PUTTING YOUR FAMILY HISTORY INTO CONTEXT
No family lives in a bubble! Our lives are shaped, and even completely changed, by context – what goes on around us. Here professional researcher Kim Cook shows you how to gain a much richer feeling for your ancestors’ lives by exploring the five key research elements you really need to know about…
DISCOVER YOUR ANCESTORS’ WORLDS
5 KEY RESEARCH APPROACHES TO ENRICH YOUR GENEALOGY
First let’s think about what context is in terms of ‘family history’. Context starts with family, spreading out to the local, the regional, national and international, impacting in varying degrees on family life. To understand the events that shaped the lives of our ancestral families, we need to consider these five elements of context.
1. Family
Documents give us the facts of our ancestors’ lives, but it’s not necessarily obvious why their lives shaped up as they did. For that, we need to dig deeper, studying and interpreting documents from wider sources alongside each other.
Manchester Cathedral was one of many churches popular with couples who wished to avoid opposition to their marriage
What can parish registers reveal?
Parish registers from 1538 until the 20th century give us essential information, but studying them the old-fashioned way, page by page, can give even more insight.
Reading all baptisms for the relevant period may reveal children born outside wedlock or from a previous marriage, those who died young, without featuring in a census, or children who lived with other family members, changing the family dynamic.
With no relationships shown in the 1841 Census, some children in a family may be step-children, nieces, nephews, or grandchildren.

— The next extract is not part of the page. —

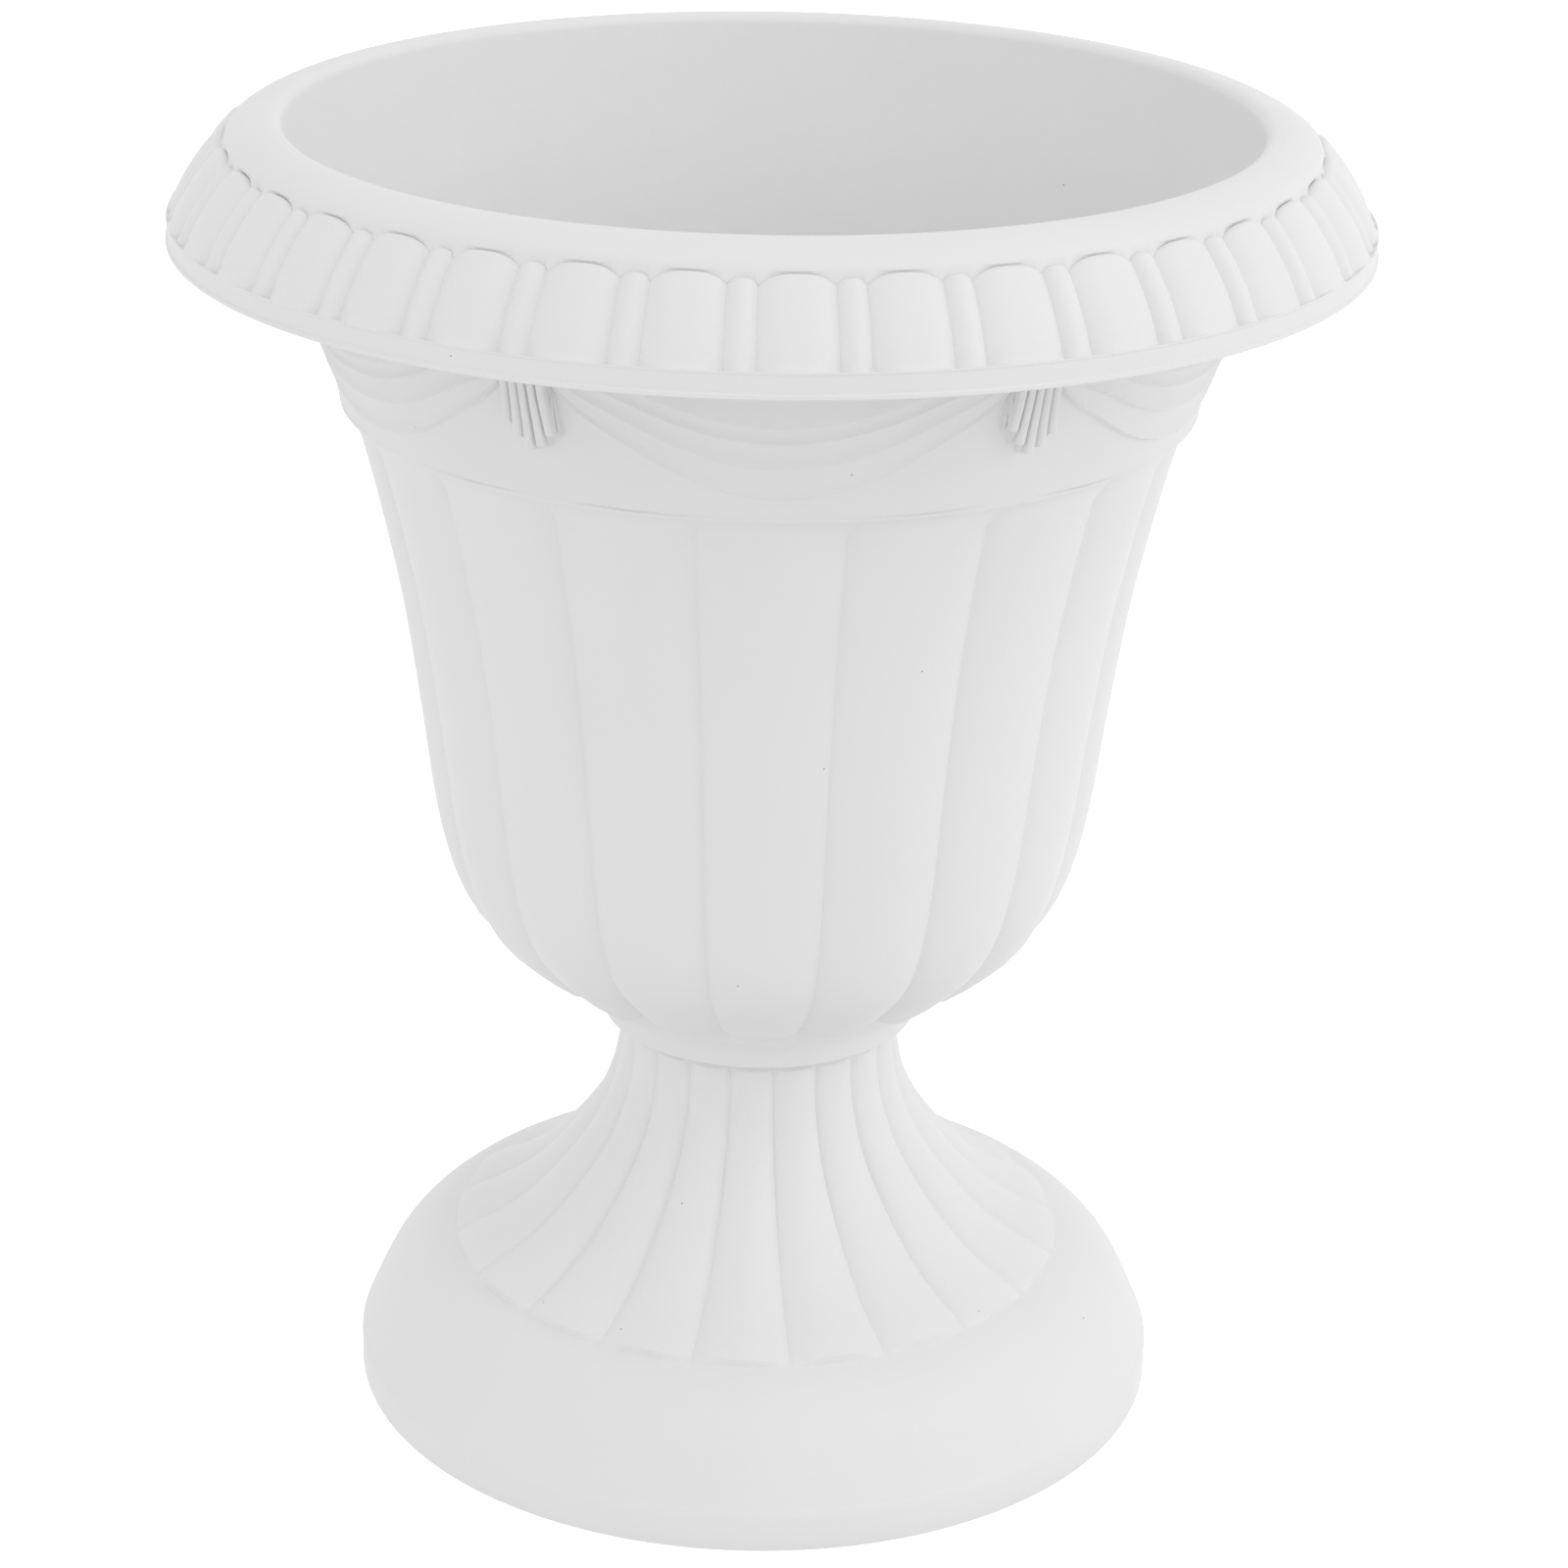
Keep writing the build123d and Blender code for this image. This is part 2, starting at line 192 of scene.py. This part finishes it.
def finished(name, sheet):
    """Turn a bmesh in millimetres into an object in metres, smooth but for its sharp edges."""
    for face in sheet.faces:
        face.smooth = True
    for edge in sheet.edges:
        edge.smooth = edge.calc_face_angle(0.0) < radians(sharp_angle)
    bmesh.ops.scale(sheet, vec=(mm, mm, mm), verts=sheet.verts)
    mesh = bpy.data.meshes.new(name)
    sheet.to_mesh(mesh)
    sheet.free()
    piece = bpy.data.objects.new(name, mesh)
    bpy.context.collection.objects.link(piece)
    return piece


def drill(piece, places, radius, low, high):
    """Cut upright round holes through a piece."""
    sheet = bmesh.new()
    for x, y in places:
        middle = Matrix.Translation((x * mm, y * mm, (low + high) / 2 * mm))
        bmesh.ops.create_cone(sheet, cap_ends=True, segments=hole_sides, radius1=radius * mm,
                              radius2=radius * mm, depth=(high - low) * mm, matrix=middle)
    mesh = bpy.data.meshes.new("drill")
    sheet.to_mesh(mesh)
    sheet.free()
    tool = bpy.data.objects.new("drill", mesh)
    bpy.context.collection.objects.link(tool)
    cut = piece.modifiers.new("holes", "BOOLEAN")
    cut.object = tool
    cut.operation = "DIFFERENCE"
    cut.solver = "MANIFOLD"
    baked = bpy.data.meshes.new_from_object(piece.evaluated_get(bpy.context.evaluated_depsgraph_get()))
    piece.modifiers.clear()
    piece.data = baked
    bpy.data.objects.remove(tool)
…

Examining all marriage entries may reveal family members witnessing other marriages. Were these other couples extended family, friends, or colleagues? If the same witness name crops up repeatedly, was he a parish clerk or churchwarden?
When an expected family marriage isn’t found, a search of banns should indicate the parish where it took place. Where there are no banns for a missing marriage, this suggests opposition, impediment, or bigamy. A couple facing family opposition would pay for a month’s lodgings in a distant parish and have banns called there. Once banns had been called three times, the couple could marry there. City churches, including St Martin in the Fields, London, and Manchester Cathedral, were noted for such marriages.
Hints of legal issues
Legal impediments were a tougher hurdle, particularly when there was a prohibited blood or marital relationship (as listed in the prayer book, Table of Kindred and Affinity), between bride and groom. Where a widow or widower wished to marry the sibling of the deceased spouse (forbidden affinity), the couple, and often close family, had no option but to move far away, permanently, where the previous marriage was unknown.
Escaping a bad marriage was legally impossible for most people until 1857, and even then it was expensive and difficult. The only way was for one of them to move away, and become known as single or widowed. If another love bloomed, any marriage was legally bigamous, although bigamy was rarely uncovered.
If one branch of the family suddenly moved far away, with no obvious occupational reason, investigate marriages in the new district to see whether there was a legal impediment because of affinity, or a pre-existing marriage.
Finding family disasters
Illness, incapacity and death were major family disasters. Physical or mental incapacity should have been recorded on census returns from 1851. This often didn’t happen with youngsters, but later returns may show an incapacity as being ‘from birth’. When a worker living in a tied home died, eviction was highly likely. The grief of bereavement, accompanied by swift and often callous removal from home, was horrendous. Sometimes the widow and children returned to the parental home, or that of a sibling, but could end up in an institution.
Investigating epidemics
General Register Office (GRO) death certificates state whether death was natural, accidental, or violent, and whether a post-mortem or inquest occurred. Comparison with other certificates may indicate whether an illness was long-term, familial, or part of an epidemic. Where there’s no death certificate, study all burial entries over adjacent years. Even when individual burial records say little, analysing entries over some years will provide annual and average death rates according to age and season, revealing any spikes in death rates for year, season, or age. Increased winter mortality was common in extremely severe weather, while a spike of spring deaths suggests a poor harvest the previous year, leaving insufficient food stores. An increase in summer deaths, or a cluster of deaths in one neighbourhood, both suggest infection, possibly dysentery, cholera, smallpox, or typhus.